> **Work to complete**:
Repeat the lines that follow, leaving nothing out.

> **Entries shown**:
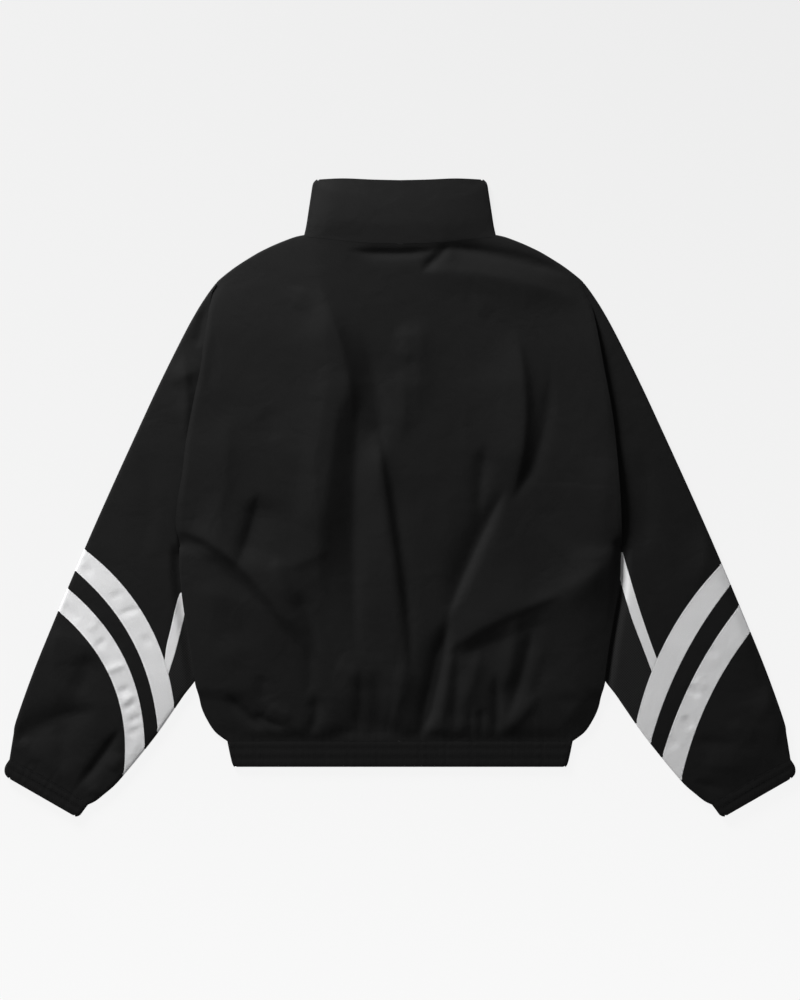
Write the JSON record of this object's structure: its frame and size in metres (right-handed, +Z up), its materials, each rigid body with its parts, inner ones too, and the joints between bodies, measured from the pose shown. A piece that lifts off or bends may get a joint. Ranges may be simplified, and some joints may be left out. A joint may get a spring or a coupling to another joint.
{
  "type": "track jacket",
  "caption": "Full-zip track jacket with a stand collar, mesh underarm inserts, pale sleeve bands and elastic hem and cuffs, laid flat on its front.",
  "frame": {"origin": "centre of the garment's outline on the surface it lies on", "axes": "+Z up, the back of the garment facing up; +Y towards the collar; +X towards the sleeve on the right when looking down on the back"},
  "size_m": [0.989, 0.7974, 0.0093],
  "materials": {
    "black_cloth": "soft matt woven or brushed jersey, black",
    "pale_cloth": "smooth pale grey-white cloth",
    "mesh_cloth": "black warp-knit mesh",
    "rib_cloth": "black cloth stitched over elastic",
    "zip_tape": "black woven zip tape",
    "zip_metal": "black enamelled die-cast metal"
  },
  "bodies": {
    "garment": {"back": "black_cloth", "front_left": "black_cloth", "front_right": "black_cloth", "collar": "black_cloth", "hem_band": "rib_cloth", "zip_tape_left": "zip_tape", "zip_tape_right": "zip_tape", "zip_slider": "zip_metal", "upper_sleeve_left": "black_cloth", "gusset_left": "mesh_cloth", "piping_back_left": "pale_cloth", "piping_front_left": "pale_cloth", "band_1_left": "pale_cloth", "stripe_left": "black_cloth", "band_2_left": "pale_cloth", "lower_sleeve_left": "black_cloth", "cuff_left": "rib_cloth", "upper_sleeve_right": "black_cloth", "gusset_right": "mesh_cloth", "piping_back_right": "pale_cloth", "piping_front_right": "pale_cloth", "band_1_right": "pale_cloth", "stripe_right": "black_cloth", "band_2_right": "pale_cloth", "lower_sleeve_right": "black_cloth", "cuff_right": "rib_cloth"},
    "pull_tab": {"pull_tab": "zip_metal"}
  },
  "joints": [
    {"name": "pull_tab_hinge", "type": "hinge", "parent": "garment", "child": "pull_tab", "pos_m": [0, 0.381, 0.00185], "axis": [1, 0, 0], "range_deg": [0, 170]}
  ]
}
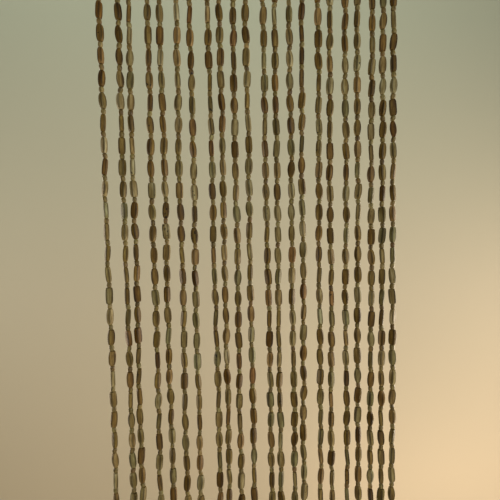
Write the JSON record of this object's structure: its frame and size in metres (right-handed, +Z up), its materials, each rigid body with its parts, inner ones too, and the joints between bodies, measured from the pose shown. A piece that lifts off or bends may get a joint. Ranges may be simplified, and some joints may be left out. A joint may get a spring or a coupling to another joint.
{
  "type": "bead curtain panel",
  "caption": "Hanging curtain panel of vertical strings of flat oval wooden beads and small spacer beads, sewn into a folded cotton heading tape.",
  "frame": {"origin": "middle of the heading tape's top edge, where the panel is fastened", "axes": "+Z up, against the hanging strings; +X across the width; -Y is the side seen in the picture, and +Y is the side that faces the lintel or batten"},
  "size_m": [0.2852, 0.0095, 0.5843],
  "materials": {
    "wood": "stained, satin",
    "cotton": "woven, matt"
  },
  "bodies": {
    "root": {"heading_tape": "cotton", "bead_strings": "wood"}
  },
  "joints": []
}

> **The answer**:
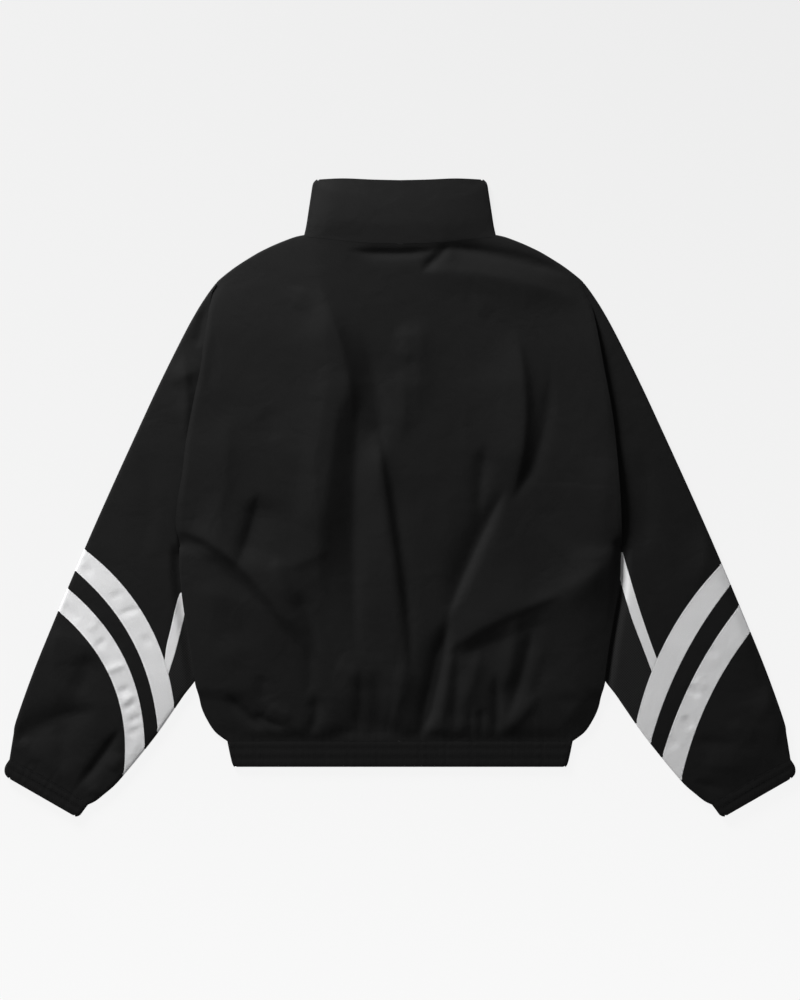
Write the JSON record of this object's structure: its frame and size in metres (right-handed, +Z up), its materials, each rigid body with its parts, inner ones too, and the joints between bodies, measured from the pose shown. A piece that lifts off or bends may get a joint. Ranges may be simplified, and some joints may be left out. A joint may get a spring or a coupling to another joint.
{
  "type": "track jacket",
  "caption": "Full-zip track jacket with a stand collar, mesh underarm inserts, pale sleeve bands and elastic hem and cuffs, laid flat on its front.",
  "frame": {"origin": "centre of the garment's outline on the surface it lies on", "axes": "+Z up, the back of the garment facing up; +Y towards the collar; +X towards the sleeve on the right when looking down on the back"},
  "size_m": [0.989, 0.7974, 0.0093],
  "materials": {
    "black_cloth": "soft matt woven or brushed jersey, black",
    "pale_cloth": "smooth pale grey-white cloth",
    "mesh_cloth": "black warp-knit mesh",
    "rib_cloth": "black cloth stitched over elastic",
    "zip_tape": "black woven zip tape",
    "zip_metal": "black enamelled die-cast metal"
  },
  "bodies": {
    "garment": {"back": "black_cloth", "front_left": "black_cloth", "front_right": "black_cloth", "collar": "black_cloth", "hem_band": "rib_cloth", "zip_tape_left": "zip_tape", "zip_tape_right": "zip_tape", "zip_slider": "zip_metal", "upper_sleeve_left": "black_cloth", "gusset_left": "mesh_cloth", "piping_back_left": "pale_cloth", "piping_front_left": "pale_cloth", "band_1_left": "pale_cloth", "stripe_left": "black_cloth", "band_2_left": "pale_cloth", "lower_sleeve_left": "black_cloth", "cuff_left": "rib_cloth", "upper_sleeve_right": "black_cloth", "gusset_right": "mesh_cloth", "piping_back_right": "pale_cloth", "piping_front_right": "pale_cloth", "band_1_right": "pale_cloth", "stripe_right": "black_cloth", "band_2_right": "pale_cloth", "lower_sleeve_right": "black_cloth", "cuff_right": "rib_cloth"},
    "pull_tab": {"pull_tab": "zip_metal"}
  },
  "joints": [
    {"name": "pull_tab_hinge", "type": "hinge", "parent": "garment", "child": "pull_tab", "pos_m": [0, 0.381, 0.00185], "axis": [1, 0, 0], "range_deg": [0, 170]}
  ]
}
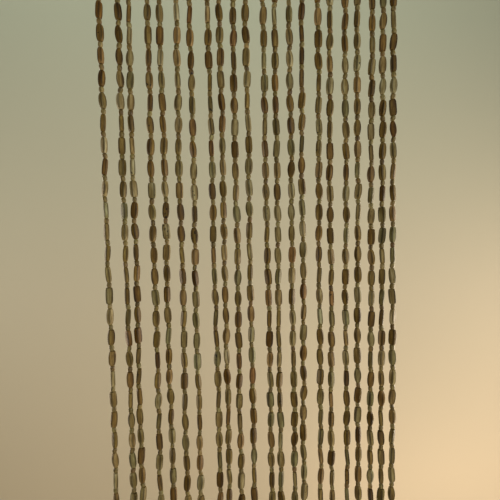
Write the JSON record of this object's structure: its frame and size in metres (right-handed, +Z up), its materials, each rigid body with its parts, inner ones too, and the joints between bodies, measured from the pose shown. A piece that lifts off or bends may get a joint. Ranges may be simplified, and some joints may be left out. A joint may get a spring or a coupling to another joint.
{
  "type": "bead curtain panel",
  "caption": "Hanging curtain panel of vertical strings of flat oval wooden beads and small spacer beads, sewn into a folded cotton heading tape.",
  "frame": {"origin": "middle of the heading tape's top edge, where the panel is fastened", "axes": "+Z up, against the hanging strings; +X across the width; -Y is the side seen in the picture, and +Y is the side that faces the lintel or batten"},
  "size_m": [0.2852, 0.0095, 0.5843],
  "materials": {
    "wood": "stained, satin",
    "cotton": "woven, matt"
  },
  "bodies": {
    "root": {"heading_tape": "cotton", "bead_strings": "wood"}
  },
  "joints": []
}